Après une soirée de lancement mardi, qui doit présenter les futurs blockbusters de la fin de l’année comme «Indiana Jones et le Cercle Ancien» ou le nouveau «Call of Duty: Black Ops 6», et une journée consacrée aux professionnels mercredi, la Gamescom 2024, grand-messe du jeu vidéo qui se tient à Cologne, en Allemagne, accueillera le public du jeudi 22 au dimanche 25 août.
Pendant quatre jours, professionnels et amateurs vont se croiser dans les immenses halls de la Koelnmesse, où chaque studio dispose de son stand et permet aux visiteurs de tester les dernières nouveautés. Près de 320.000 visiteurs s’étaient rendu à l’édition 2023 et les organisateurs espèrent bien renouer avec les chiffres de fréquentation pré-Covid, qui avoisinaient les 370.000 participants.
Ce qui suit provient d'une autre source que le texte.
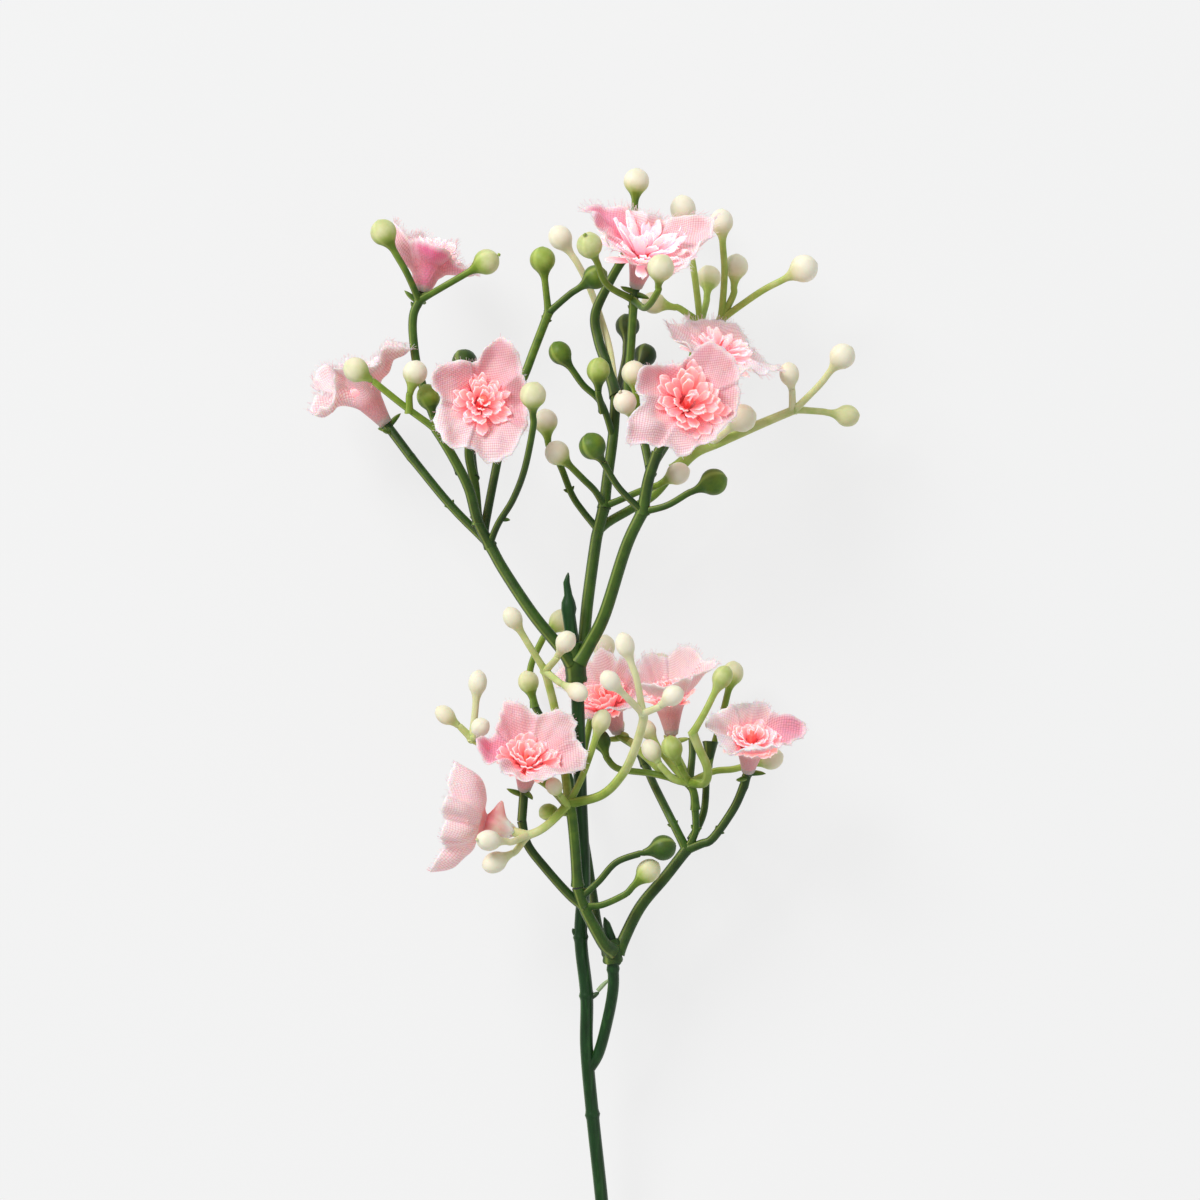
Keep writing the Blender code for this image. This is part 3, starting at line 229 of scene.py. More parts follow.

Mais en coulisses, les studios font grise mine. Selon le décompte tenu par le site Game Industry Layoffs, au moins 11.000 professionnels du secteur ont été licenciés dans le monde sur les sept premiers mois de 2024, soit déjà plus que pour toute l’année 2023 (environ 10.500).
Dernier exemple marquant: le développeur et éditeur américain Bungie (créateur des jeux «Halo» et «Destiny»), racheté par Sony en 2022, a annoncé le 31 juillet la suppression de 220 postes, soit 17% de ses effectifs, «en raison de l’augmentation des coûts de développement et de l’évolution du secteur, ainsi que des conditions économiques».
Habitué du salon, David Rabineau, développeur français à la tête d’un studio indépendant, Homo Ludens, à Paris, constate que désormais «les budgets sont plus faibles» et les éditeurs, qui financent la production des jeux, plus sélectifs. «Ils cherchent à prendre de moins en moins de risques», explique-t-il, ce qui a aussi des conséquences sur le contenu car «pour survivre, certains doivent développer des jeux moins risqués et donc moins innovants».
Pour Stéphane Rappeneau, co-fondateur de Weirdloop et professeur d’économie du jeu vidéo à la Sorbonne, les éditeurs subissent de plein fouet la baisse des investissements privés. Arrivés lors de la période post-Covid alors que l’industrie du jeu vidéo était en plein boom, ces fonds se tournent désormais vers d’autres secteurs jugés plus porteurs, comme l’intelligence artificielle. Par effet en cascade, «les éditeurs répercutent sur les studios ces difficultés de financement», affirme l’économiste.
«Ça a été clairement une année tumultueuse», constate Mat Piscatella, analyste pour le cabinet américain Circana. Selon lui, le marché des consoles de jeu se trouve dans une position délicate «car les PlayStation 5 et Xbox Series ont dépassé leurs pics de vente» tandis que la Switch de Nintendo, sortie en 2017, approche la fin de son exploitation.
Il pointe également le poids pris par les jeux «trous noirs», ces mastodontes de l’industrie comme «Fortnite», «Minecraft», «League of Legends», «Roblox» et «Grand Theft Auto V» (GTA), qui captent depuis des années une grande partie du temps et de l’argent des joueurs, au détriment des nouvelles sorties.
Selon le cabinet Newzoo, en 2023, les jeux publiés avant 2018 représentaient près de 61% du temps total passé en jeu sur ordinateurs et consoles (hors Chine et Inde). Dans un secteur rythmé par les annonces et l’attente de futures sorties, «il n’a jamais été aussi difficile de percer pour les nouveaux jeux», confirme Mat Piscatella.
«Malgré tout, je pense que le pire est derrière nous» veut croire l’analyste, qui espère le retour d’une dynamique positive en 2025. Selon lui, l’arrivée l’an prochain de la console qui succèdera à la Switch, ainsi que la sortie à l’automne 2025 du mastodonte GTA VI, attendu depuis plus de dix ans, devrait «ramener de nombreuses personnes au jeu vidéo» et redonner un coup de fouet à l’industrie.